Local Action Project: Boosting member engagement, local activism
lthough sunny Lake George beckoned outside, the third-year NYSUT Local Action Project team members didn’t notice. They were busy putting their last LAP week to good use, fine-tuning plans to keep the work they started years ago ongoing in the months and years ahead.
“Internal communication is a big concern for us,” said Michelle Greenough, Fredonia Teachers Association president, explaining that LAP-derived initiatives like their local’s “kindness carts,” which volunteers use to deliver snacks and drinks to classroom teachers, help by providing opportunities for one-on-one conversations with members. The carts also spread goodwill and attract members who don’t usually get involved, Greenough continued.
“We’re starting a campaign to reduce class sizes, so as we took the cart around, we asked how larger class sizes are impacting them.”
The Faculty Association of Suffolk Community College launched a professional development series for members. The TA of Cheektowaga Sloan, an informal buddy mentoring program for new hires. The East Syracuse Minoa Teaching Assistants Association worked to revamp their “successful failure” — a push for professional development that’s relevant to the actual work they do. Efforts to discuss programming changes with administrators over the past year weren’t well received.
“We plan to collect data with feedback from members who took the professional development so we have hard data about what didn’t work,” said Tammy Hughes, ESMTAA president.

“I really do think LAP was the catalyst for our expansion,” said Corning TA President David Rich. “It’s really given us a foundation for our campaigns.” The Corning TA is in its second year of LAP. Having rolled out numerous successful member and community engagement events this past year, the local is now turning its focus to developing a cellphone policy, based on concerns its members brought forward, and a Get Out the Vote campaign, Rich said.

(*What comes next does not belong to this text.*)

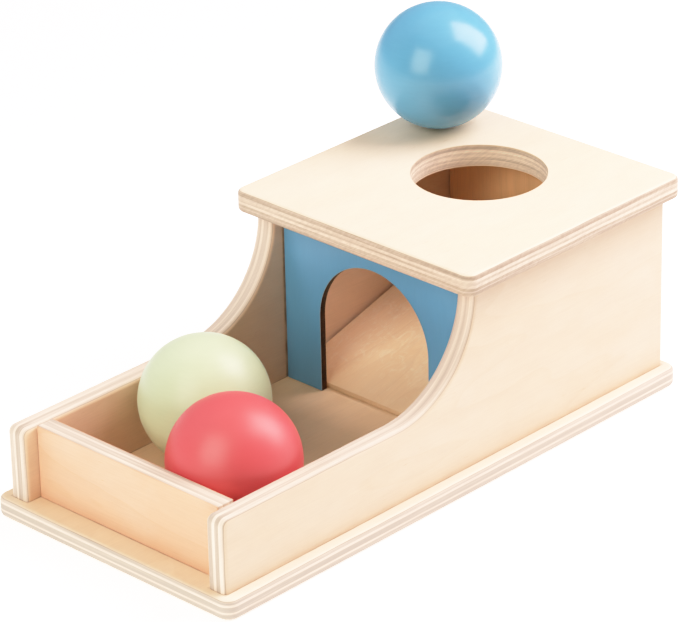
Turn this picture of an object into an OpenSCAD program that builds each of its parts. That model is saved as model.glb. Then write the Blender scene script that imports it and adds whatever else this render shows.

Participants hailed from throughout New York state and cut across NYSUT’s diverse membership including the second-year Rensselaer, Columbia, Greene BOCES Special Support Services Federation in the Hudson Valley and the first-year Buffalo Teachers Federation in Western New York. Workshop topics ranged from member engagement and mobilization to political action, internal organizing and campaign planning.
“Fifty percent of our members are new teachers who have five or less years of experience, and lots of our union leaders have retired,” said Natalie McKay, Schoharie TA president, explaining why her first-year local decided to participate in LAP. After seeing long-standing projects fall by the wayside, they knew they had to take steps to reinvigorate their membership. “We’re starting from the ground up to rebuild our union ranks … we need to have a systematic way to identify new leaders and involve newer members.”